Frequently asked questions about the Black Codes

What were the Black Codes in APUSH?

Black Codes were laws passed by Southern states in 1865-1866 that restricted the rights of formerly enslaved people, requiring labor contracts, punishing vagrancy with forced labor, and limiting legal rights. They were the South's attempt to keep slavery-like control after the 13th Amendment.

Are Black Codes the same as Jim Crow laws?

No. Black Codes came right after the Civil War (1865-66) and targeted Black labor and mobility, while Jim Crow laws came after Reconstruction ended (1880s onward) and mandated racial segregation in public life. Black Codes were largely overridden during Reconstruction; Jim Crow lasted into the 1960s.

Did the 13th Amendment stop the Black Codes?

No, it actually provoked them. The 13th Amendment abolished slavery in 1865, and Southern legislatures responded almost immediately with Black Codes to re-establish control over Black labor. It took the Civil Rights Act of 1866 and the 14th Amendment to push back against the codes.

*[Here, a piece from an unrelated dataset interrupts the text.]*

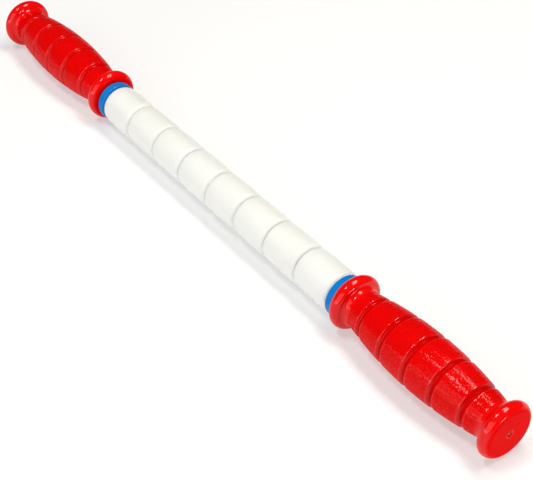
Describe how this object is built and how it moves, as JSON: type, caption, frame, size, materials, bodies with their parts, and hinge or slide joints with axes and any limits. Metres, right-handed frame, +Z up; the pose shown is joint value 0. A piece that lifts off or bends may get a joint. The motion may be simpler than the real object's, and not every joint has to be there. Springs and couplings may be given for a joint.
{
  "type": "massage roller stick",
  "caption": "Hand-held muscle massage stick: white barrel rollers spin freely on a flexible rod between two grooved red grips.",
  "frame": {"origin": "middle of the core rod, on its axis, which is the centre of the whole stick's box", "axes": "+X along the rod towards grip_right, +Z up with the stick lying on the flanges of its grips, rollers hanging down"},
  "size_m": [0.4346, 0.0296, 0.0296],
  "materials": {
    "core_rod": "natural nylon, satin",
    "roller": "moulded polyethylene, satin, slightly translucent",
    "spacer_washer": "moulded plastic, semi-gloss",
    "grip": "soft vinyl, glossy, fine pebble grain on the barrel",
    "handle_sleeve": "rigid plastic tube, satin",
    "cross_pin": "rolled spring steel"
  },
  "bodies": {
    "handle_and_rod": {"core_rod": "core_rod", "handle_sleeve_left": "handle_sleeve", "handle_sleeve_right": "handle_sleeve", "cross_pin_left": "cross_pin", "cross_pin_right": "cross_pin", "grip_left": "grip", "grip_right": "grip"},
    "roller_1": {"roller_1": "roller"},
    "roller_2": {"roller_2": "roller"},
    "roller_3": {"roller_3": "roller"},
    "roller_4": {"roller_4": "roller"},
    "roller_5": {"roller_5": "roller"},
    "roller_6": {"roller_6": "roller"},
    "roller_7": {"roller_7": "roller"},
    "roller_8": {"roller_8": "roller"},
    "spacer_washer_left": {"spacer_washer_left": "spacer_washer"},
    "spacer_washer_right": {"spacer_washer_right": "spacer_washer"}
  },
  "joints": [
    {"name": "roller_1_spin", "type": "hinge", "parent": "handle_and_rod", "child": "roller_1", "pos_m": [-0.08995, 0, -0.0014], "axis": [1, 0, 0], "continuous": true},
    {"name": "roller_2_spin", "type": "hinge", "parent": "handle_and_rod", "child": "roller_2", "pos_m": [-0.06425, 0, -0.0014], "axis": [1, 0, 0], "continuous": true},
    {"name": "roller_3_spin", "type": "hinge", "parent": "handle_and_rod", "child": "roller_3", "pos_m": [-0.03855, 0, -0.0014], "axis": [1, 0, 0], "continuous": true},
    {"name": "roller_4_spin", "type": "hinge", "parent": "handle_and_rod", "child": "roller_4", "pos_m": [-0.01285, 0, -0.0014], "axis": [1, 0, 0], "continuous": true},
    {"name": "roller_5_spin", "type": "hinge", "parent": "handle_and_rod", "child": "roller_5", "pos_m": [0.01285, 0, -0.0014], "axis": [1, 0, 0], "continuous": true},
    {"name": "roller_6_spin", "type": "hinge", "parent": "handle_and_rod", "child": "roller_6", "pos_m": [0.03855, 0, -0.0014], "axis": [1, 0, 0], "continuous": true},
    {"name": "roller_7_spin", "type": "hinge", "parent": "handle_and_rod", "child": "roller_7", "pos_m": [0.06425, 0, -0.0014], "axis": [1, 0, 0], "continuous": true},
    {"name": "roller_8_spin", "type": "hinge", "parent": "handle_and_rod", "child": "roller_8", "pos_m": [0.08995, 0, -0.0014], "axis": [1, 0, 0], "continuous": true},
    {"name": "spacer_washer_left_spin", "type": "hinge", "parent": "handle_and_rod", "child": "spacer_washer_left", "pos_m": [-0.10555, 0, -0.0014], "axis": [1, 0, 0], "continuous": true},
    {"name": "spacer_washer_right_spin", "type": "hinge", "parent": "handle_and_rod", "child": "spacer_washer_right", "pos_m": [0.10555, 0, -0.0014], "axis": [1, 0, 0], "continuous": true}
  ]
}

Why did Mississippi pass the Black Codes in 1865?

Mississippi's planter class wanted to restore a reliable, controllable Black labor force after emancipation. Since planters still owned most of the land, the codes used vagrancy laws and mandatory annual labor contracts to force freedpeople back onto plantations.

How did the Black Codes affect Reconstruction?

They radicalized it. The codes convinced Congressional Republicans that President Johnson's lenient plan was failing, leading to the Civil Rights Act of 1866, the 14th Amendment, and military Reconstruction. In APUSH terms, the Black Codes are a cause of Radical Reconstruction, not just an effect of the war.